[Modeling code records]
----------------

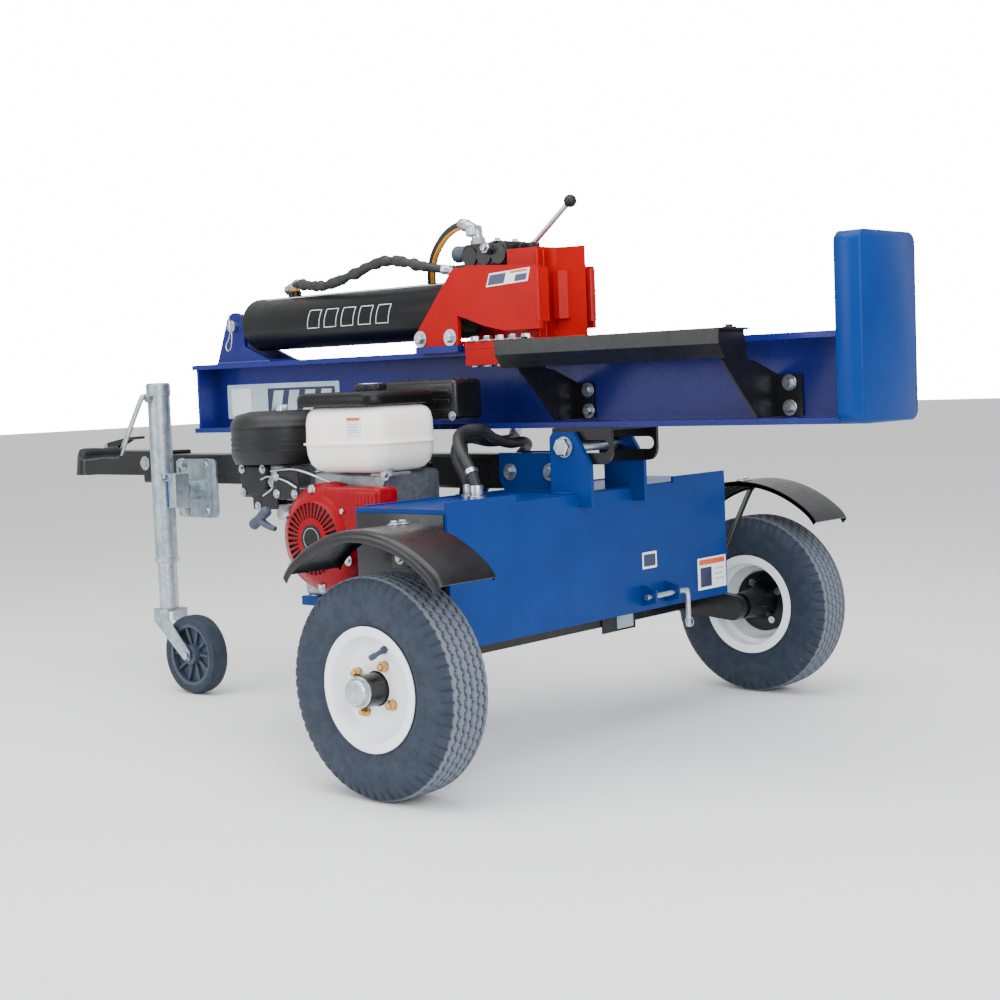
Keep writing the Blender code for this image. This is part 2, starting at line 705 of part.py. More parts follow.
def make_coupler_latch():
    high = 0.612 + GAP
    ring = [
        (-1.700, high), (-1.706, high + 0.014), (-1.690, high + 0.022), (-1.600, high + 0.036),
        (-1.555, high + 0.038)
    ]
    ring += [(-1.555, high + 0.031), (-1.600, high + 0.028), (-1.650, high + 0.010), (-1.655, high)]
    return plate("coupler_latch", ring, 0.024, "Y", 0.0, "black_paint")


def make_axle():
    low, high = AXLE_Z - 0.0275, TANK_BOTTOM - GAP
    return box(
        "axle_tube", (AXLE_X - 0.0275, -0.505, low), (AXLE_X + 0.0275, 0.505, high), "black_paint", 0.004
    )


def make_arm(side, y_sign):
    """Trailing torsion arm with its pivot boss and wheel spindle."""
    inner, outer = 0.5055, 0.528
    ring = [*arc(AXLE_X, AXLE_Z, 0.034, 90, 270, 8), *arc(0.0, TYRE_R, 0.030, 270, 450, 8)]
    lever = plate(
        f"torsion_arm_{side}", ring, outer - inner, "Y", y_sign * (inner + outer) / 2, "black_paint"
    )
    spindle = rod(
        "spindle", (0, y_sign * (outer - 0.004), TYRE_R), (0, y_sign * 0.664, TYRE_R), 0.0125, "steel", 16
    )
    return join(lever, spindle)


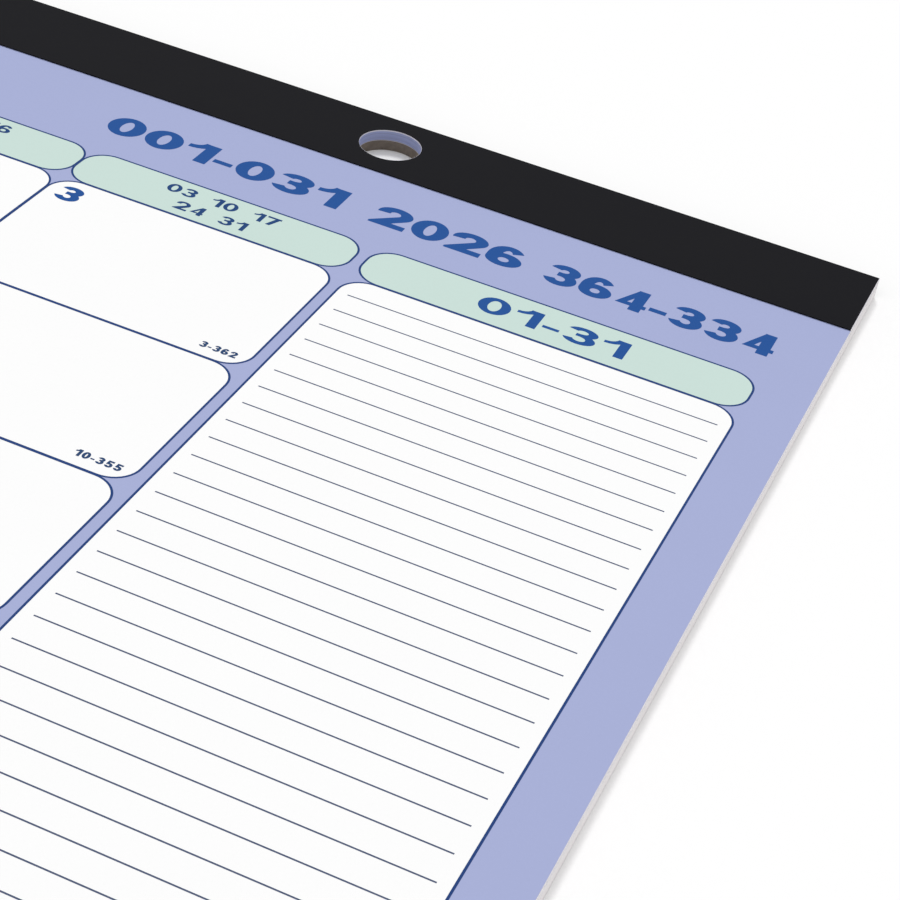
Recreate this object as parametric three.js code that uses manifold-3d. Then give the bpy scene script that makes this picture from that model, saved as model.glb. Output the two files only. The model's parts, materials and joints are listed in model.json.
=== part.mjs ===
// A desk pad calendar: twelve tear-off month sheets on a stiff chipboard back, bound under a black
// strip along the far edge. Millimetres, +Z up. X runs across the pad, +Y points to the bound edge,
// and Z = 0 is the desk. Each sheet is cut in two by its line of perforations: a stub that stays
// under the strip, and a leaf that turns over the strip or tears off.

import * as THREE from "three";
import { mergeVertices } from "three/addons/utils/BufferGeometryUtils.js";
import Module from "manifold-3d";

const wasm = await Module();
wasm.setup();

// Driving sizes
const padWidth = 558.8;
const padDepth = 431.8;
const sheetCount = 12;
const sheetThickness = 0.13;
const boardThickness = 2.5;
const stripWidth = 25.4;
const stripThickness = 0.25;
const glueThickness = 0.2;
const holeDiameter = 14.0;
const holeFromSide = 110.6;
const holeFromBoundEdge = 12.7;

// Clearances
const sheetGap = 0.05;
const glueGap = 0.05;
const perforationSlit = 0.2;
const flangeLift = 0.3;

// Roundness
const holeSegments = 48;
const foldSegments = 8;

// Places that follow from the sizes
const boundEdge = padDepth / 2;
const frontEdge = -padDepth / 2;
const stripFront = boundEdge - stripWidth;
const glueSpace = glueThickness + 2 * glueGap;
const stackEdge = boundEdge - stripThickness - glueSpace;
const leafBack = stripFront - perforationSlit;
const sheetPitch = sheetThickness + sheetGap;
const stackBottom = boardThickness + sheetGap;
const stripUnderside = stackBottom + sheetCount * sheetPitch;
const foldZ = stripUnderside - glueSpace;
const holeX = padWidth / 2 - holeFromSide;
const holeY = boundEdge - holeFromBoundEdge;

// Colours
const materials = {
  chipboard: new THREE.MeshStandardMaterial({ color: 0x8f8478, roughness: 0.95, metalness: 0 }),
  paper: new THREE.MeshStandardMaterial({ color: 0xa9b0d8, roughness: 0.8, metalness: 0 }),
  strip: new THREE.MeshStandardMaterial({ color: 0x26262a, roughness: 0.55, metalness: 0 }),
  glue: new THREE.MeshStandardMaterial({ color: 0xe6e2d6, roughness: 0.4, metalness: 0 }),
};

// The two hanging holes, punched through everything under the strip
function holeOutlines(OutlineClass) {
  return [-holeX, holeX].map((x) => {
    const outline = new OutlineClass();
    outline.absarc(x, holeY, holeDiameter / 2, 0, 2 * Math.PI, false);
    return outline;
  });
}

// A rectangle on the pad, from one Y to another, over the full width
function bandOutline(front, back) {
  const side = padWidth / 2;
  const outline = new THREE.Shape();
  outline.moveTo(-side, front);
  outline.lineTo(side, front);
  outline.lineTo(side, back);
  outline.lineTo(-side, back);
  outline.closePath();
  return outline;
}

function extrude(outlines, depth, curveSegments) {
  return new THREE.ExtrudeGeometry(outlines, { depth, bevelEnabled: false, curveSegments });
}

// A flat layer of the pad, lying on its own height
function layer(name, material, front, back, bottom, thickness, punched) {
  const outline = bandOutline(front, back);
  if (punched) {
    outline.holes.push(...holeOutlines(THREE.Path));
  }
  const mesh = new THREE.Mesh(extrude(outline, thickness, holeSegments), material);
  mesh.name = name;
  mesh.position.z = bottom;
  return mesh;
}

function toManifold(geometry) {
  const bare = geometry.clone();
  bare.deleteAttribute("normal");
  bare.deleteAttribute("uv");
  const merged = mergeVertices(bare, 1e-4);
  return new wasm.Manifold(
    new wasm.Mesh({
      numProp: 3,
      vertProperties: new Float32Array(merged.attributes.position.array),
      triVerts: new Uint32Array(merged.index.array),
    }),
  );
}

function toGeometry(manifold) {
  const mesh = manifold.getMesh();
  const geometry = new THREE.BufferGeometry();
  geometry.setAttribute("position", new THREE.BufferAttribute(mesh.vertProperties, 3));
  geometry.setIndex(new THREE.BufferAttribute(mesh.triVerts, 1));
  return geometry;
}

// The strip's section in Y and Z: a flap on the top sheet, a rounded fold about the stack's edge,
// and a flange that covers the bound edge down to just above the desk
function stripSection() {
  const section = new THREE.Shape();
  section.moveTo(stripFront, stripUnderside);
  section.lineTo(stackEdge, stripUnderside);
  section.absarc(stackEdge, foldZ, glueSpace, Math.PI / 2, 0, true);
  section.lineTo(boundEdge - stripThickness, flangeLift);
  section.lineTo(boundEdge, flangeLift);
  section.lineTo(boundEdge, foldZ);
  section.absarc(stackEdge, foldZ, glueSpace + stripThickness, 0, Math.PI / 2, false);
  section.lineTo(stripFront, stripUnderside + stripThickness);
  section.closePath();
  return section;
}

function bindingStrip() {
  const alongX = new THREE.Matrix4().makeBasis(
    new THREE.Vector3(0, 1, 0),
    new THREE.Vector3(0, 0, 1),
    new THREE.Vector3(1, 0, 0),
  );
  const band = extrude(stripSection(), padWidth, foldSegments).applyMatrix4(alongX);
  band.translate(-padWidth / 2, 0, 0);
  const punch = extrude(holeOutlines(THREE.Shape), 3 * stripUnderside, holeSegments);
  const mesh = new THREE.Mesh(
    toGeometry(toManifold(band).subtract(toManifold(punch))),
    materials.strip,
  );
  mesh.name = "binding_strip";
  return mesh;
}

// Cold padding glue that holds the stack's edge to the strip's flange
function paddingGlue() {
  const front = stackEdge + glueGap;
  const back = front + glueThickness;
  return layer("padding_glue", materials.glue, front, back, flangeLift, foldZ - flangeLift, false);
}

// The sheets, numbered from the top of the stack: the first month lies uppermost
function sheets() {
  const parts = [];
  for (let number = 1; number <= sheetCount; number += 1) {
    const label = String(number).padStart(2, "0");
    const bottom = stackBottom + (sheetCount - number) * sheetPitch;
    parts.push(
      layer(`stub_${label}`, materials.paper, stripFront, stackEdge, bottom, sheetThickness, true),
      layer(`leaf_${label}`, materials.paper, frontEdge, leafBack, bottom, sheetThickness, false),
    );
  }
  return parts;
}

const deskPad = new THREE.Group();
deskPad.add(
  layer("backing_board", materials.chipboard, frontEdge, stackEdge, 0, boardThickness, true),
  bindingStrip(),
  paddingGlue(),
  ...sheets(),
);

export default deskPad;
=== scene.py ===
# A desk pad calendar: twelve month pages under a black binding strip, on a chipboard back.
# Metres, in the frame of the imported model. X runs across the pad, +Y points to the bound edge, and
# Z = 0 is the desk.

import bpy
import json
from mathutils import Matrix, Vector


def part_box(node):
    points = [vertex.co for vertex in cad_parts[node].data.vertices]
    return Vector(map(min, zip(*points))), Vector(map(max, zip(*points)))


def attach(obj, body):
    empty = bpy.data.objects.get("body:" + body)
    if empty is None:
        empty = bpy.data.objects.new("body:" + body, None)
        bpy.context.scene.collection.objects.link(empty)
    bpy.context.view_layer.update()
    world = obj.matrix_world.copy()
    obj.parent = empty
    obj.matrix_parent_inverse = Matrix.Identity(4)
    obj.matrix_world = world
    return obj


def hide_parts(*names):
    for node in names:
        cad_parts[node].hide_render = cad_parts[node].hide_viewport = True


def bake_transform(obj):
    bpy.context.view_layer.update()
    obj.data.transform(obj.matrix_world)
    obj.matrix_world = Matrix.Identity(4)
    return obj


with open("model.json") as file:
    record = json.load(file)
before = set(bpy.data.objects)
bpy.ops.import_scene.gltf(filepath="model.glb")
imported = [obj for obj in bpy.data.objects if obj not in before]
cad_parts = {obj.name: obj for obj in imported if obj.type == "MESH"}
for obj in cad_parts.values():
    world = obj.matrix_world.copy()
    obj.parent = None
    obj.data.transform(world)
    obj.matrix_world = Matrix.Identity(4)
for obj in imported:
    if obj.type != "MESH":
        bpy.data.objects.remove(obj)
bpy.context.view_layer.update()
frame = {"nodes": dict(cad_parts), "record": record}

import calendar
import json
import math

import bmesh
import bpy
import numpy as np
from mathutils import Matrix, Vector
from mathutils.geometry import delaunay_2d_cdt

bl_info = {
    "name": "Desk pad calendar",
    "version": (1, 0, 0),
    "blender": (4, 5, 0),
    "location": "3D View > Sidebar > Desk pad",
    "description": "Prints and finishes a month-per-sheet desk pad on its packed frame",
    "category": "Object",
}

# Places that follow from the frame
strip_low, strip_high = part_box("binding_strip")
leaf_names = sorted(name for name in frame["nodes"] if name.startswith("leaf_"))
stub_names = sorted(name for name in frame["nodes"] if name.startswith("stub_"))
half_width = strip_high.x
strip_front = strip_low.y
pad_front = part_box(leaf_names[0])[0].y
sheet_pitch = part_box(leaf_names[0])[1].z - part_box(leaf_names[1])[1].z
hole_box = next(
    opening["box_m"]
    for opening in frame["record"]["physics"]["openings"]
    if opening["name"] == "hanging_hole_right"
)
hole_centre = tuple((low + high) / 2 for low, high in zip(*hole_box))

# Heights of the ink above the paper, each a little over the last, so that no two faces coincide
FIELD_LIFT = 6e-6
INK_LIFTS = (12e-6, 18e-6)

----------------

Reproduce, please, the lines of the material from its first line down to the line containing "wasm.setup();", keeping both ends and nothing beyond them.

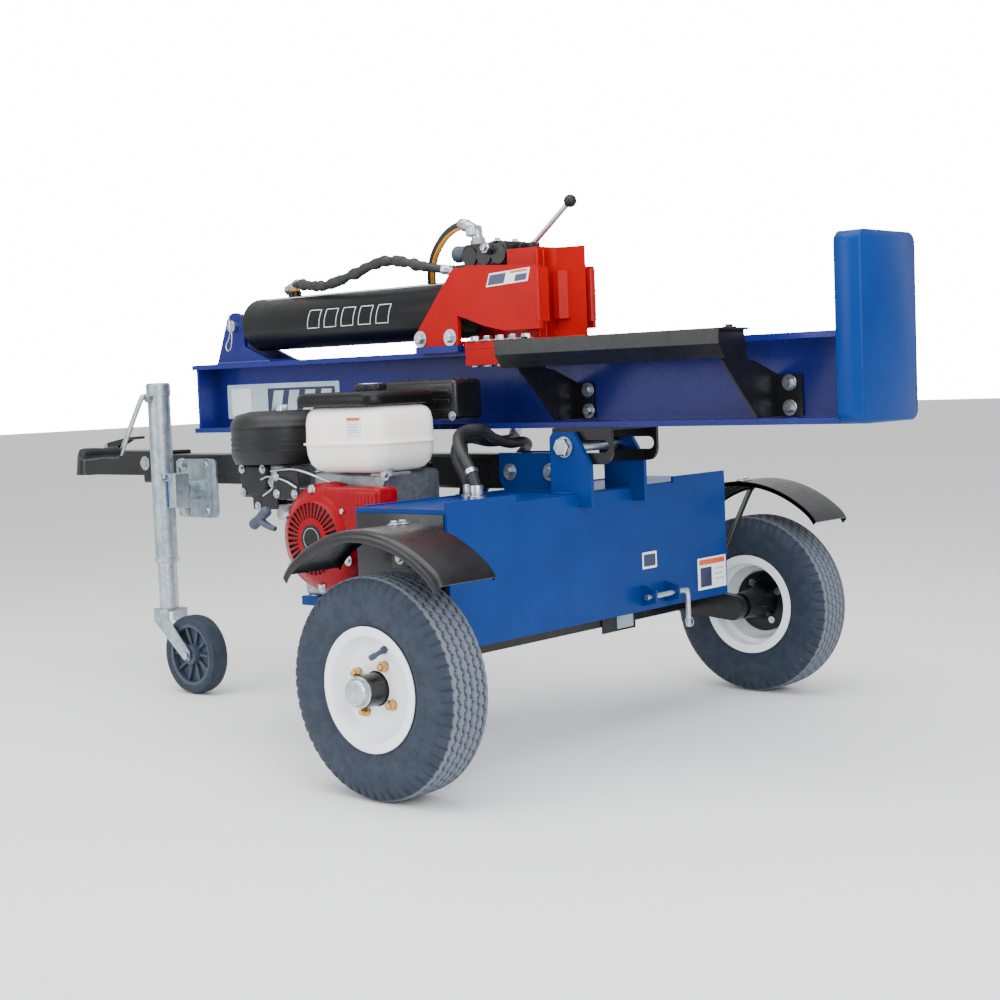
Keep writing the Blender code for this image. This is part 2, starting at line 705 of part.py. More parts follow.
def make_coupler_latch():
    high = 0.612 + GAP
    ring = [
        (-1.700, high), (-1.706, high + 0.014), (-1.690, high + 0.022), (-1.600, high + 0.036),
        (-1.555, high + 0.038)
    ]
    ring += [(-1.555, high + 0.031), (-1.600, high + 0.028), (-1.650, high + 0.010), (-1.655, high)]
    return plate("coupler_latch", ring, 0.024, "Y", 0.0, "black_paint")


def make_axle():
    low, high = AXLE_Z - 0.0275, TANK_BOTTOM - GAP
    return box(
        "axle_tube", (AXLE_X - 0.0275, -0.505, low), (AXLE_X + 0.0275, 0.505, high), "black_paint", 0.004
    )


def make_arm(side, y_sign):
    """Trailing torsion arm with its pivot boss and wheel spindle."""
    inner, outer = 0.5055, 0.528
    ring = [*arc(AXLE_X, AXLE_Z, 0.034, 90, 270, 8), *arc(0.0, TYRE_R, 0.030, 270, 450, 8)]
    lever = plate(
        f"torsion_arm_{side}", ring, outer - inner, "Y", y_sign * (inner + outer) / 2, "black_paint"
    )
    spindle = rod(
        "spindle", (0, y_sign * (outer - 0.004), TYRE_R), (0, y_sign * 0.664, TYRE_R), 0.0125, "steel", 16
    )
    return join(lever, spindle)


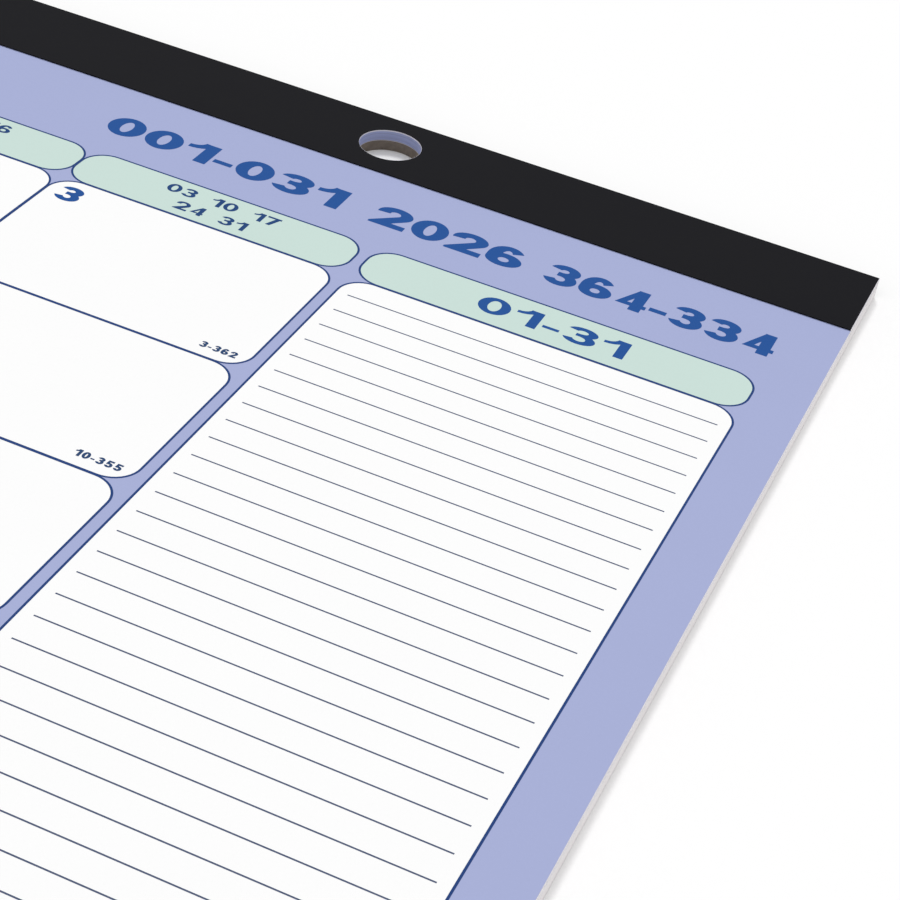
Recreate this object as parametric three.js code that uses manifold-3d. Then give the bpy scene script that makes this picture from that model, saved as model.glb. Output the two files only. The model's parts, materials and joints are listed in model.json.
=== part.mjs ===
// A desk pad calendar: twelve tear-off month sheets on a stiff chipboard back, bound under a black
// strip along the far edge. Millimetres, +Z up. X runs across the pad, +Y points to the bound edge,
// and Z = 0 is the desk. Each sheet is cut in two by its line of perforations: a stub that stays
// under the strip, and a leaf that turns over the strip or tears off.

import * as THREE from "three";
import { mergeVertices } from "three/addons/utils/BufferGeometryUtils.js";
import Module from "manifold-3d";

const wasm = await Module();
wasm.setup();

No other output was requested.